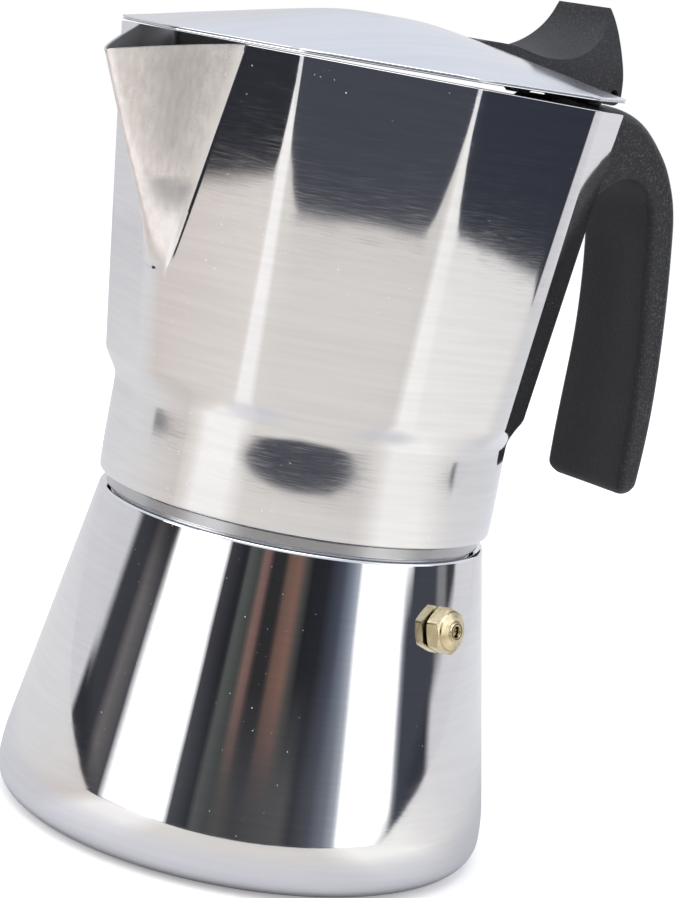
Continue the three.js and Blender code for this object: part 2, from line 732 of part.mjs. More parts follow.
// A pan-head screw under the lid: head below the sheet, shank up into the knob.
function knobScrew(x) {
  const share = x / LID_R;
  const sheetH = mix(LID_APEX + 1.4, LID_EDGE_H, share) + x * Math.sin(rad(LID_TILT));
  const top = sheetH - 3.4;
  const tip = sheetH + 0.1;
  const screw = turned([
    pt(0, top - 1.6),
    pt(2.6, top - 1.6),
    pt(3.4, top - 0.8),
    pt(3.4, top),
    pt(1.5, top),
    pt(1.5, tip),
    pt(0, tip),
  ], SMALL_SIDES);
  return screw.translate(x, 0, RIM_Z);
}

function addLid() {
  piece("lid", lidShell(), satin);
  piece("lid_knob", lidKnob(), plastic);
  KNOB_SCREWS.forEach((x, i) => piece("knob_screw_" + (i + 1), knobScrew(x), steel));
}

// ---------- assembly ----------

piece("boiler", boiler(), polished);
addValve();
addFunnel();
addSeals();
addCollector();
addHandle();
addLid();

export default pot;
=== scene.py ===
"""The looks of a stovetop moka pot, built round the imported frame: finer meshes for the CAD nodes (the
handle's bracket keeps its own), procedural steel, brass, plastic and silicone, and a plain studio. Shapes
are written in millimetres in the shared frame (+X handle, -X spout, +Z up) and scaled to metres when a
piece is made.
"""

import math

import bmesh
import bpy
from mathutils import Matrix, Vector


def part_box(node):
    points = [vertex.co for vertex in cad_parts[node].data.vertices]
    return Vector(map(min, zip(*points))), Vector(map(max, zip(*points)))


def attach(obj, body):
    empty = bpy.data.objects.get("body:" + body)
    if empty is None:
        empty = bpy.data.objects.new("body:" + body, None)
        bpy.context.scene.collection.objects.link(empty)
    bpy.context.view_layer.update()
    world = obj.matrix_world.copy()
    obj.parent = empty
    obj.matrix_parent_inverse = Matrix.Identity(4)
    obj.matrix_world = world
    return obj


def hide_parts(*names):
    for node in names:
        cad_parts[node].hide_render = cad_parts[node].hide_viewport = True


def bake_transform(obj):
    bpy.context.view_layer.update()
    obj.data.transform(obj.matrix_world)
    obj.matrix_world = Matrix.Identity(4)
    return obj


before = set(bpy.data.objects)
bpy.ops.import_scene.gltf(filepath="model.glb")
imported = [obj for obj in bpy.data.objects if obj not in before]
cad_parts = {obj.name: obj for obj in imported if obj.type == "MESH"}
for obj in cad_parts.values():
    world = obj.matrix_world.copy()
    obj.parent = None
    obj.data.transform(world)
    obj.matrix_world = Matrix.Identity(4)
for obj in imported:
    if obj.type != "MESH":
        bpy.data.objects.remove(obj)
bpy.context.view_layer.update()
MM = 0.001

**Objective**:
Print the whole listing again, exactly.

**Solution to this problem**:
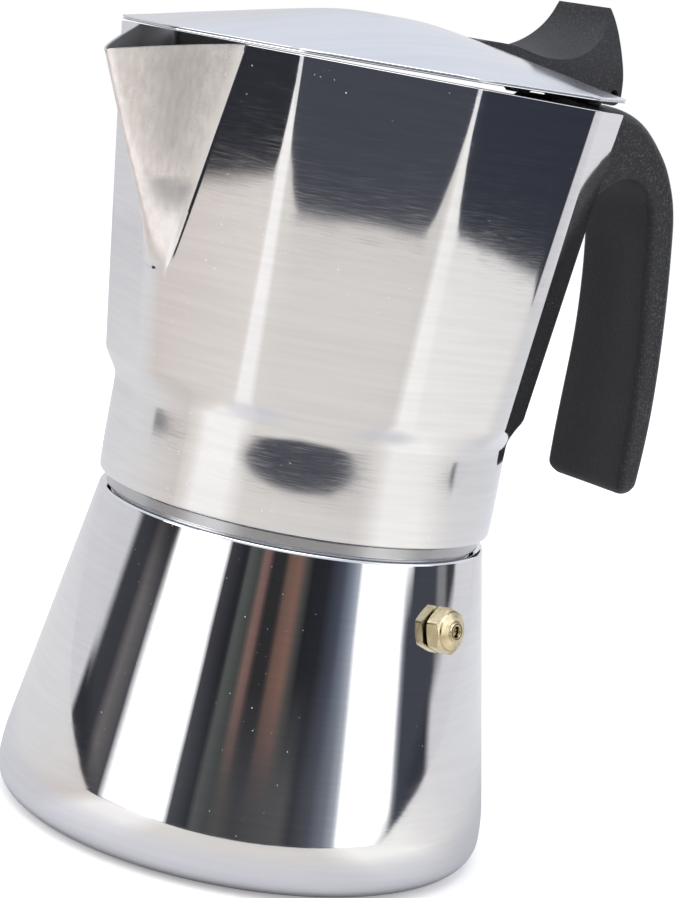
Continue the three.js and Blender code for this object: part 2, from line 732 of part.mjs. More parts follow.
// A pan-head screw under the lid: head below the sheet, shank up into the knob.
function knobScrew(x) {
  const share = x / LID_R;
  const sheetH = mix(LID_APEX + 1.4, LID_EDGE_H, share) + x * Math.sin(rad(LID_TILT));
  const top = sheetH - 3.4;
  const tip = sheetH + 0.1;
  const screw = turned([
    pt(0, top - 1.6),
    pt(2.6, top - 1.6),
    pt(3.4, top - 0.8),
    pt(3.4, top),
    pt(1.5, top),
    pt(1.5, tip),
    pt(0, tip),
  ], SMALL_SIDES);
  return screw.translate(x, 0, RIM_Z);
}

function addLid() {
  piece("lid", lidShell(), satin);
  piece("lid_knob", lidKnob(), plastic);
  KNOB_SCREWS.forEach((x, i) => piece("knob_screw_" + (i + 1), knobScrew(x), steel));
}

// ---------- assembly ----------

piece("boiler", boiler(), polished);
addValve();
addFunnel();
addSeals();
addCollector();
addHandle();
addLid();

export default pot;
=== scene.py ===
"""The looks of a stovetop moka pot, built round the imported frame: finer meshes for the CAD nodes (the
handle's bracket keeps its own), procedural steel, brass, plastic and silicone, and a plain studio. Shapes
are written in millimetres in the shared frame (+X handle, -X spout, +Z up) and scaled to metres when a
piece is made.
"""

import math

import bmesh
import bpy
from mathutils import Matrix, Vector


def part_box(node):
    points = [vertex.co for vertex in cad_parts[node].data.vertices]
    return Vector(map(min, zip(*points))), Vector(map(max, zip(*points)))


def attach(obj, body):
    empty = bpy.data.objects.get("body:" + body)
    if empty is None:
        empty = bpy.data.objects.new("body:" + body, None)
        bpy.context.scene.collection.objects.link(empty)
    bpy.context.view_layer.update()
    world = obj.matrix_world.copy()
    obj.parent = empty
    obj.matrix_parent_inverse = Matrix.Identity(4)
    obj.matrix_world = world
    return obj


def hide_parts(*names):
    for node in names:
        cad_parts[node].hide_render = cad_parts[node].hide_viewport = True


def bake_transform(obj):
    bpy.context.view_layer.update()
    obj.data.transform(obj.matrix_world)
    obj.matrix_world = Matrix.Identity(4)
    return obj


before = set(bpy.data.objects)
bpy.ops.import_scene.gltf(filepath="model.glb")
imported = [obj for obj in bpy.data.objects if obj not in before]
cad_parts = {obj.name: obj for obj in imported if obj.type == "MESH"}
for obj in cad_parts.values():
    world = obj.matrix_world.copy()
    obj.parent = None
    obj.data.transform(world)
    obj.matrix_world = Matrix.Identity(4)
for obj in imported:
    if obj.type != "MESH":
        bpy.data.objects.remove(obj)
bpy.context.view_layer.update()
MM = 0.001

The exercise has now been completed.